Intervention de Delphine Bagarry

Séance en hémicycle du mardi 7 mai 2019 à 15h00
Jeunes majeurs vulnérables — Discussion générale

Photo issue du site de l'Assemblée nationale ou de WikipediaDelphine Bagarry :

Cette question nous engage, ensuite, parce que, comme l'écrit Antoine Dulin dans son rapport, « le contrat jeune majeur est plus rare que l'or dans certains départements et s'apparente dans presque tous les cas à un sécateur à rêves ». Les enfants issus de l'aide sociale à l'enfance subissent donc une double injustice : au sort défavorable qui les rend plus vulnérables que les autres s'ajoute la chance ou la malchance de vivre dans un territoire plutôt que dans un autre.

Il est de la responsabilité du département, qui a la charge de la mise en oeuvre des politiques de solidarité, de ne pas laisser des jeunes vulnérables livrés à eux-mêmes, et il est de la responsabilité du législateur de faire en sorte que les jeunes confiés à l'aide sociale à l'enfance et atteignant l'âge de 18 ans aient la possibilité de disposer d'un contrat d'accès à l'autonomie où qu'ils se trouvent sur le territoire national.

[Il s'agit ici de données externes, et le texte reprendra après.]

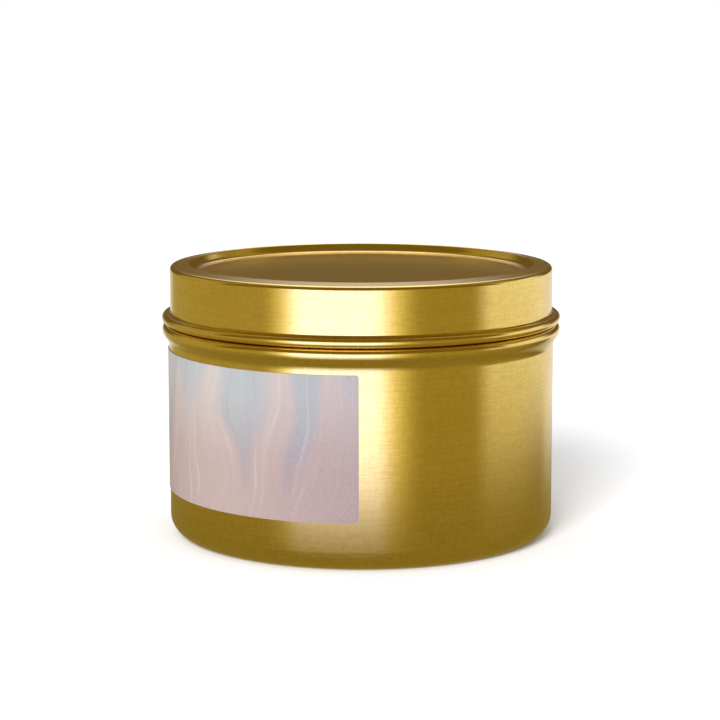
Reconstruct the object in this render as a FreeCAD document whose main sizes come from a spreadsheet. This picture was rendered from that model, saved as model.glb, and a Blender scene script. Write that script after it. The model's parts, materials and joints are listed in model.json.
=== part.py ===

Ce qui est vrai pour les enfants nés en France l'est aussi pour les enfants isolés étrangers. Les inégalités territoriales concernant les mesures de mise à l'abri et d'évaluation grèvent la capacité de la République d'agir efficacement. Il existe, pour eux aussi, des inégalités de prise en charge, et il en va de même pour les accompagnements en sortie de l'aide sociale à l'enfance. Comme les autres, ces enfants ne doivent plus être abandonnés sans projet d'avenir à leur majorité. Je compte sur vous, monsieur le secrétaire d'État, pour qu'à l'âge de 18 ans, ils soient accompagnés dignement, et cela même s'ils n'ont pas bénéficié de la protection de l'ASE pendant dix-huit mois.

Nous ne pourrons agir efficacement que si la loi s'applique de la même façon sur tout le territoire national. La présente proposition de loi répond à l'iniquité géographique : un contrat d'accès à l'autonomie devra être systématiquement proposé aux jeunes confiés à l'aide sociale à l'enfance. Ce texte fera de la France un État attentif aux plus vulnérables, soucieux que l'inégalité de sort ne débouche pas sur une inégalité de chances, et cela grâce à un changement de paradigme. Il faut, en effet, arrêter d'en demander plus aux jeunes à qui la vie a offert moins. Il faut, au contraire, les accompagner pour qu'ils parviennent à une autonomie effective, qu'ils puissent trouver un logement, que leur intégration dans l'emploi soit favorisée, qu'ils soient mieux informés de leurs droits et mieux accompagnés dans la parentalité.

Enfin, cette proposition de loi s'inscrit dans la stratégie gouvernementale de prévention et de lutte contre la pauvreté, dans le cadre de la contractualisation avec les départements. L'État s'engage financièrement auprès des collectivités pour la mise en oeuvre des contrats d'accès à l'autonomie. Les départements devront tenir cinq engagements : la préservation du lien social et la détermination d'un référent pour chaque enfant ; l'accès de l'enfant à un logement stable ; l'accès de l'enfant à ses droits et à des ressources financières ; son insertion sociale et professionnelle ; l'accès de l'enfant à la santé. De son côté, l'État attribuera de façon automatique, avant leurs 18 ans, la CMU-C à tous les jeunes issus de l'aide sociale à l'enfance, afin que l'accès aux soins ne leur soit jamais fermé ; il devra, en outre, s'assurer que ceux qui poursuivent leurs études disposent d'une résidence universitaire tout au long de l'année.